**SET PROBLEM:**
Give the number of lines in the data that contain "piece", and nothing more.

**AVAILABLE RECORDS:**
>> Begin

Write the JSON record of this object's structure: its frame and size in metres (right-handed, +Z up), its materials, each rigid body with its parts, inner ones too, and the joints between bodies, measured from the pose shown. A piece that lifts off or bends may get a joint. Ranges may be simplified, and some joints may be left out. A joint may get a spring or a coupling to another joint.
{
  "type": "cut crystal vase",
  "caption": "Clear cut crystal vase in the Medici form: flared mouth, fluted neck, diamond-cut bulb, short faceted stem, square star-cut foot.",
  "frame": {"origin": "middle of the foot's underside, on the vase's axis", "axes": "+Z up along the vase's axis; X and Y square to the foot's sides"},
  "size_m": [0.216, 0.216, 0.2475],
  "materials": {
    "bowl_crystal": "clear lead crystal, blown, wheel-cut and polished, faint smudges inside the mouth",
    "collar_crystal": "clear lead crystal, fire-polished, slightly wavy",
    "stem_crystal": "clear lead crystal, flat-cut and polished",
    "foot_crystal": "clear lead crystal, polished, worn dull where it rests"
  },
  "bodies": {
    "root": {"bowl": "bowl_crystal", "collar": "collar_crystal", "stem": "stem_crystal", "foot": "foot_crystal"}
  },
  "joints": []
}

>> End
>> Begin

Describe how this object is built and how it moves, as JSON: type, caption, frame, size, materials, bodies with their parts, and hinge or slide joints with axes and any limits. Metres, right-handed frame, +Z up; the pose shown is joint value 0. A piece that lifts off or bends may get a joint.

>> End

**FINISHED TASK:**
2